There may be several reasons why current studies have largely not shown important training effects. For one thing, it is very difficult, in general, to induce a training effect in younger children. Another reason, though, that our study highlighted is that there is poor adherence to training programs. In our study, only a small proportion of our aerobic study group achieved an intense-enough workout often enough to have expected to see a training effect. We found that there were several barriers to exercise in our study and in children with arthritis overall26.
From this work, and other similar unpublished research, I have concluded that a more successful strategy, more successful than institution-based fitness programs, is to use behavioral change strategies to increase habitual activity in children with arthritis — and to try to achieve the important health benefits of exercise that way. One way to do this is to increase physical literacy. For those unfamiliar with the concept, according to The International Physical Literacy Association, “Physical literacy can be described as the motivation, confidence, physical competence, knowledge and understanding to value and take responsibility for engagement in physical activities for life”27.
However, to know whether improving habitual activity is effective in improving the health of children with arthritis, we need to be able to know whether we are improving habitual activity; i.e., we must be able to measure activity levels.
Traditionally, measurement of activity is done using either questionnaires or devices that measure some aspect of activity, such as pedometers or accelerometers; both have their challenges. While many measures of fitness are very stable (reliable), we and others have found that activity questionnaires for children are much less reliable28. Accelerometry, an objective measure of activity, has validity issues when applied to children with chronic diseases such as arthritis; this is probably because movement patterns and metabolic expenditure are affected in a variety of ways by illness29,30.

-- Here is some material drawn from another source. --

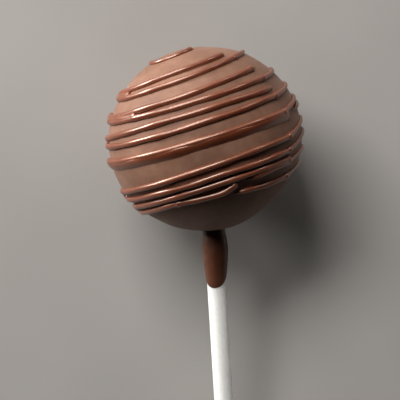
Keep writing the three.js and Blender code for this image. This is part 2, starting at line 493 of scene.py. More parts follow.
@dataclass(frozen=True)
class PaperFinish:
    """Tightly rolled white paper: fibres along the stick, and a felted surface."""

    name: str
    shade: Colour = (0.88, 0.88, 0.85)
    white: Colour = (0.96, 0.96, 0.94)
    glow: float = 1.0
    glow_reach: Colour = (1.0, 1.0, 1.0)
    glow_scale: float = 3 * MM
    roughness: float = 0.78
    fall: float = 0.0
    fibre: float = 0.16 * MM
    fibre_length: float = 9.0
    felt: float = 0.7 * MM
    relief: float = 0.025 * MM
    fibre_octaves: float = 3.0
    felt_octaves: float = 4.0
    fibre_share: float = 0.5
    fibre_relief: float = 0.6
    to_white: Range = (0.36, 0.56)
    felt_roughness: float = 0.2

    def material(self) -> bpy.types.Material:
        """Builds the material. Its fibres run along the stick, which falls by an angle.

        Returns:
            The material.
        """
        graph = Graph(self.name)
        along = graph.stretched((1.0, 1.0 / self.fibre_length, 1.0), (-self.fall, 0.0, 0.0))
        fibres = graph.noise(self.fibre, self.fibre_octaves, along)
        felt = graph.noise(self.felt, self.felt_octaves)
        tone = fibres * self.fibre_share + felt * (1 - self.fibre_share)
        height = fibres * self.fibre_relief + felt * (1 - self.fibre_relief)
        return graph.finish(
            {
                "Base Color": graph.mix(tone.above(*self.to_white), self.shade, self.white),
                "Roughness": self.roughness + self.felt_roughness * (felt - NOISE_MIDDLE),
                "Normal": graph.bump(height, self.relief),
                "Subsurface Weight": self.glow,
                "Subsurface Radius": self.glow_reach,
                "Subsurface Scale": self.glow_scale,
            }
        )


@dataclass(frozen=True)
class FloorFinish:
    """A plain pale sheet to lie on."""

    name: str
    tone: Colour = (0.36, 0.345, 0.335)
    pale: Colour = (0.40, 0.385, 0.375)
    roughness: float = 0.8
    patch: float = 60 * MM
    to_pale: Range = (0.3, 0.7)

    def material(self) -> bpy.types.Material:
        """Builds the material.

        Returns:
            The material.
        """
        graph = Graph(self.name)
        share = graph.noise(self.patch).above(*self.to_pale)
        colour = graph.mix(share, self.tone, self.pale)
        return graph.finish({"Base Color": colour, "Roughness": self.roughness})


@dataclass(frozen=True)
class Spot:
    """A low rise or hollow of the coating.

    angle goes round the ball's outline from +X in its own axes, towards_viewer lifts the spot
    out of the outline's plane, and over spread it fades to 1/e. All three are in degrees.
    """

    angle: float
    height: float
    spread: float
    towards_viewer: float = 0.0

    def direction(self) -> Array:
        """Gives where the spot is.

        Returns:
            The unit vector in the ball's own axes.
        """
        turn, lift = math.radians(self.angle), math.radians(self.towards_viewer)
        flat = np.array([math.cos(turn), math.sin(turn), 0.0]) * math.cos(lift)
        return flat + np.array([0.0, 0.0, math.sin(lift)])


@dataclass
class CoatedBall:
    """The dipped ball: an ellipsoid with soft rises and hollows, pressed flat where it lies."""

    long_radius: float = 20.2 * MM
    short_radius: float = 19.1 * MM
    tilt: float = math.radians(14.5)
    rest_height: float = 19.9 * MM
    flat_height: float = 0.02 * MM
    cells: int = 120
    waviness: float = 0.035 * MM
    waves: Waves = Waves(seed=11, wavelength=0.7)
    spots: tuple[Spot, ...] = (
        Spot(-64.5, -0.26 * MM, 20),
        Spot(138, -0.18 * MM, 17),
        Spot(39, -0.18 * MM, 17),
        Spot(-91.5, 0.14 * MM, 14),
        Spot(0, -0.36 * MM, 26, towards_viewer=90),
        Spot(150, 0.19 * MM, 12),
        Spot(12, -0.22 * MM, 17),
        Spot(70, -0.37 * MM, 14),
        Spot(224, -0.18 * MM, 9),
    )
    finish: ChocolateFinish = ChocolateFinish(
        "coating_chocolate",
        roughness=0.60,
        dark=(0.197, 0.095, 0.059),
        middle=(0.242, 0.120, 0.077),
        pale=(0.290, 0.153, 0.102),
        gloss=0.4,
        sheen=0.06,
    )

    @property
    def radii(self) -> Array:
        """The half lengths along the ball's own axes."""
        return np.array([self.long_radius, self.short_radius, self.long_radius])

    def relief(self, directions: Array) -> Array:
        """Gives how far the coating stands out of the ellipsoid.

        It is seeded waves, and for each spot its height times exp(-(angle/spread)^2), where the
        angle is the one between the direction and the spot's.

        Args:
            directions: Unit vectors in the ball's own axes.

        Returns:
            One height for each of them.
        """
        height = self.waviness * self.waves.at(directions)
        for spot in self.spots:
            cosine = np.clip(directions @ spot.direction(), -1.0, 1.0)
            away = np.degrees(np.arccos(cosine)) / spot.spread
            height = height + spot.height * np.exp(-(away**2))
        return height

    def normals(self, directions: Array) -> Array:
        """Gives the ellipsoid's outward normals: the directions over the radii, at length 1."""
        return unit(directions / self.radii)

    def at(self, directions: Array) -> Array:
        """Gives points on the coating: direction times radii, plus the relief outwards."""
        relief = self.relief(directions)[..., None]
        return directions * self.radii + relief * self.normals(directions)

    def to_row(self, points: Array) -> Array:
        """Turns points from the ball's own axes by its tilt and lifts them to where it lies.

        Args:
            points: The points, one a row.

        Returns:
            The same points in the frame.
        """
        cosine, sine = math.cos(self.tilt), math.sin(self.tilt)
        turn = np.array([[cosine, sine, 0.0], [-sine, cosine, 0.0], [0.0, 0.0, 1.0]])
        return points @ turn + np.array([0.0, 0.0, self.rest_height])

    def laid(self, surface: Surface, lowest: float) -> Surface:
        """Places a surface of the ball's own axes in the frame, flattened below.

        Args:
            surface: The surface.
            lowest: The height that its lower points are raised to.

        Returns:
            The surface in the frame.
        """
        points = self.to_row(surface.points)
        points[:, 2] = np.maximum(points[:, 2], lowest)
        return Surface(points, surface.corners)

    def build(self) -> bpy.types.Object:
        """Builds the coating and lets it stand for the ball's node.

        Returns:
            The piece.
        """
        sphere = cube_sphere(self.cells)
        whole = self.laid(Surface(self.at(sphere.points), sphere.corners), self.flat_height)
        return dress(add_piece("coating", whole, self.finish.material()), BALL_NODE)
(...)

In this issue of The Journal, investigators from 3 Dutch cities studied a way of improving the validity of accelerometer measures in childhood arthritis as a substudy of the Rheumates@work study31. A major problem with accelerometers is non-wear time (i.e., time in which the accelerometer is supposed to be worn, but it is not). The investigators posited that activity diary data, in which activity levels every 15 min were recorded by their subjects, could be used to fill in the missing data that resulted from accelerometer non-wear. Not surprisingly, subjects reported more intense activity, and less rest time, in their diaries than was recorded objectively by the accelerometers. When the activity diary was used to correct the estimates of activity (presumed to be under-called by accelerometry because of periods of non-wear), the improvement at the group level was small. However, some subjects, presumably those who wore the accelerometers least often, saw big changes when the diary was used to fill in missing data.
I believe that exercise as medicine for children with arthritis holds great promise. The way to best achieve that promise remains an area of active investigation. We need accurate ways to measure activity as we study new strategies. Armbrust, et al31 have offered up one such strategy. This is an area of research well worth pursuing.